Komentar Presiden Putin tersebut disampaikan saat relasi AS dengan Rusia tengah dirundung dugaan skandal politik. Mulai dari dugaan keterlibatan dan campur tangan Rusia pada Pilpres AS 2016 dan keterkaitan sejumlah pejabat Washington dengan entitas maupun organisasi dari Negeri Beruang Merah.

Yang terbaru, calon direktur FBI pilihan Presiden Trump--Christopher Wray--yang akan menggantikan posisi James Comey, diduga memiliki keterkaitan dengan Rusia. Dugaan ini menambah daftar kecurigaan bahwa presiden ke-45 AS itu memiliki kecenderungan "favoritisme" terhadap Negeri Beruang Merah.

Di atas kertas, Christopher Wray tampak sebagai calon tepat Presiden Trump untuk menjabat sebagai direktur baru FBI. Sebagai lulusan Law School of Yale University, Wray memiliki riwayat akademik yang mumpuni.

Prestasinya di bidang penegakan hukum pun membanggakan. Ia berhasil menangani kasus kejahatan kerah putih yang melibatkan seorang gubernur negara bagian New Jersey pada 2013.

Namun, kini muncul keraguan terhadap kredibilitas pria lulusan Yale University itu. Menurut laporan, firma hukum Wray--King & Spalding--merepresentasikan Rosneft dan Gazprom, dua perusahaan migas yang dikontrol ketat oleh Pemerintah Rusia, demikian seperti yang dilaporkan oleh USA Today, Sabtu 10 Juni 2017.

Meski tidak ada indikasi yang menyebut bahwa Wray memiliki keterkaitan personal untuk urusan legal dengan Rosneft maupun Gazprom, sejumlah pihak menilai sang calon direktur FBI baru itu akan menghadapi sejumlah konflik kepentingan, etis, dan legal. Konflik itu diprediksi akan "menyulitkan" dirinya dan FBI yang akan dipimpinnya dalam mengusut kasus dugaan keterkaitan Donald Trump, Gedung Putih, dan Rusia, seperti pada Pilpres AS 2016 maupun kasus-kasus pada masa mendatang.

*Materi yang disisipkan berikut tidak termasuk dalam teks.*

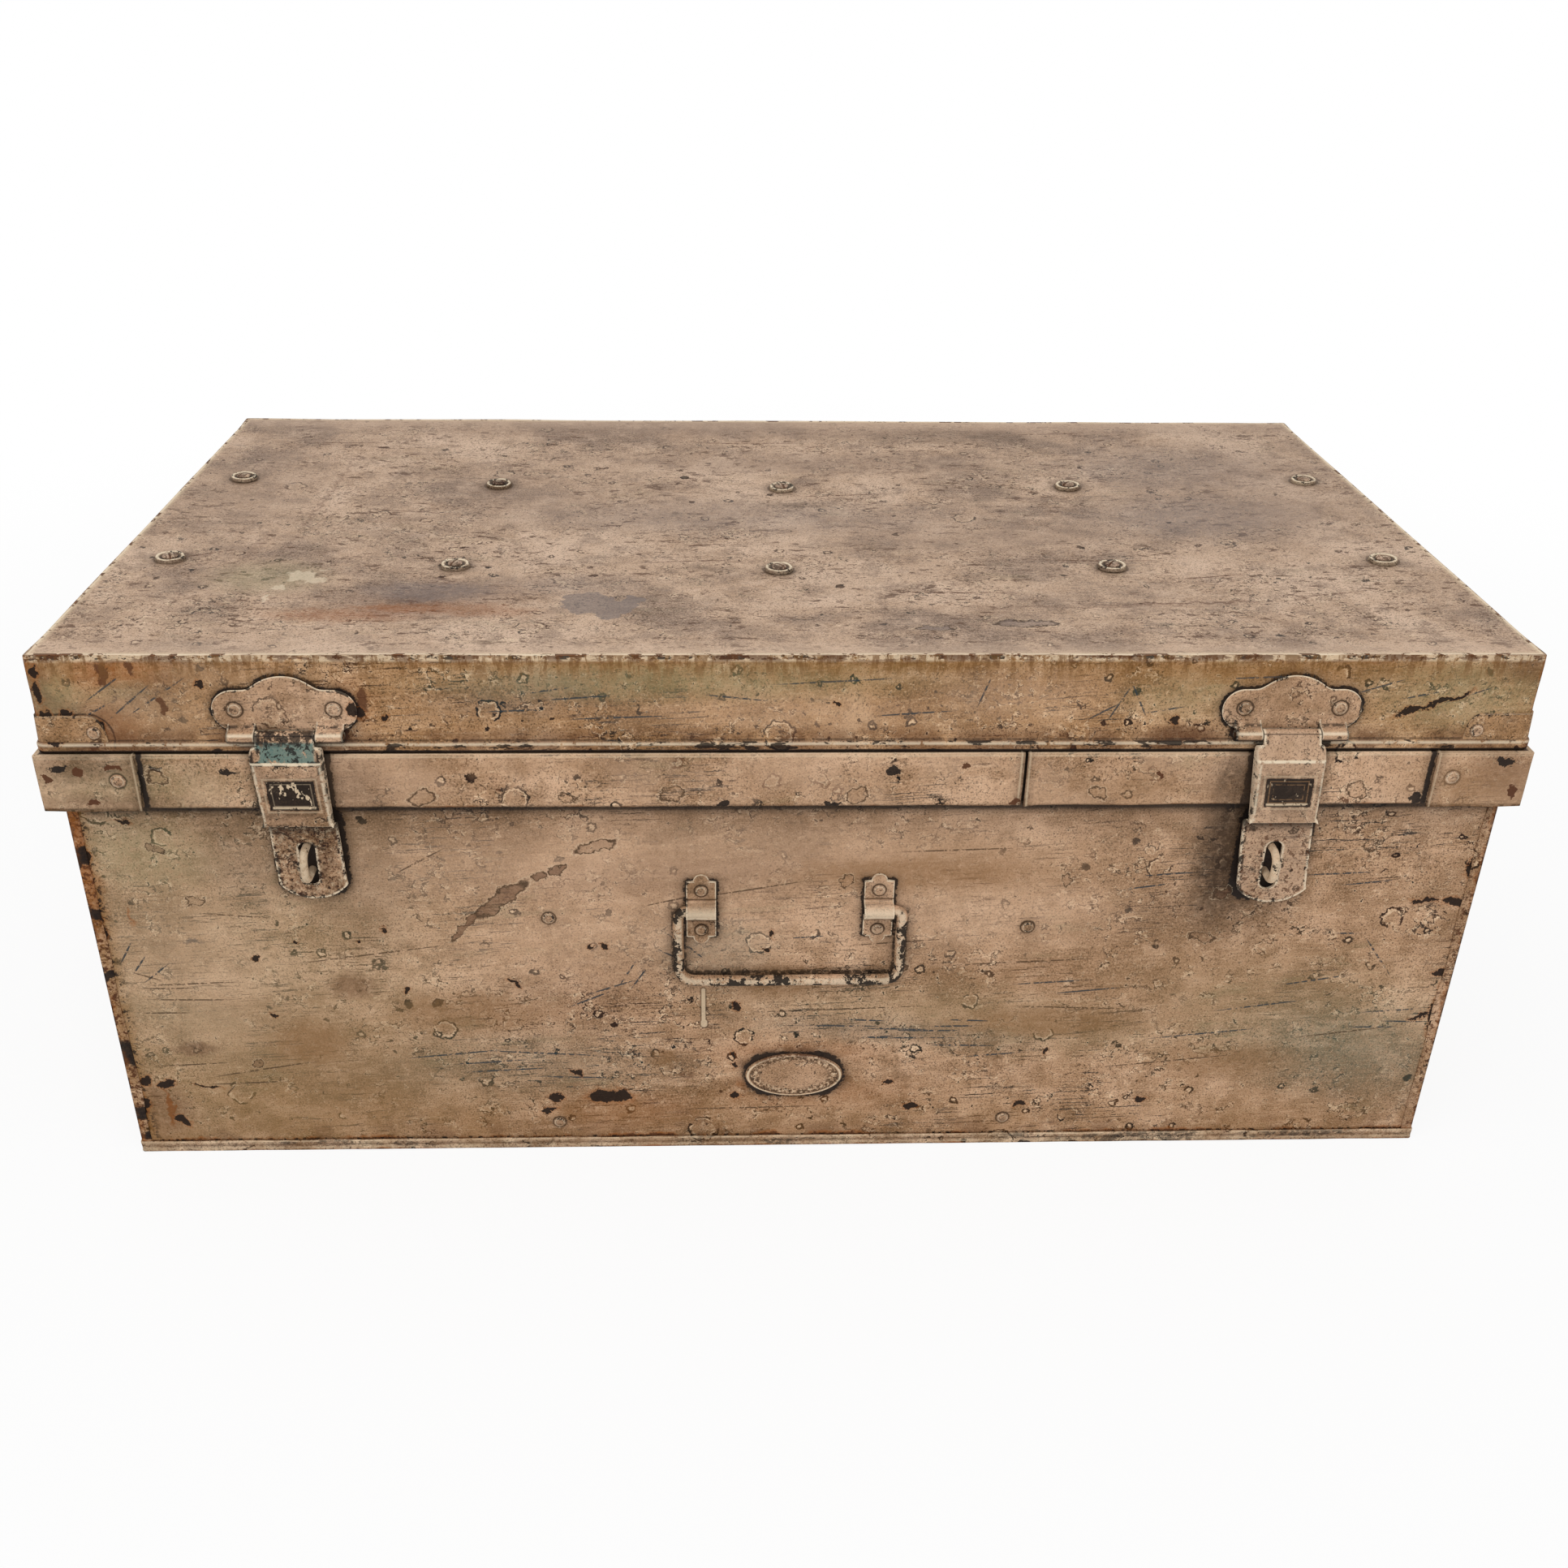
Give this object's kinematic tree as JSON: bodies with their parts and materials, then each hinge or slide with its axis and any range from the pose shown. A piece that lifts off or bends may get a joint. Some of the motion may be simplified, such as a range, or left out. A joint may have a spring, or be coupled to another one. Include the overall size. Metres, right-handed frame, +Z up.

Saat ini pula, faktanya, Presiden Trump memang tengah diselidiki oleh seorang penasihat khusus atau special counsel Robert Mueller yang ditunjuk secara independen oleh Jaksa Agung AS.

Penyelidikan atas Trump berkaitan dengan dugaan pelanggaran hukum. Mueller sendiri saat ini tengah fokus menginvestigasi dugaan campur tangan Rusia dalam pilpres dan kemungkinan kolusi tim kampanye Trump dengan Moskow.

Sejumlah media masih akan terus memantau perkembangan isu tersebut.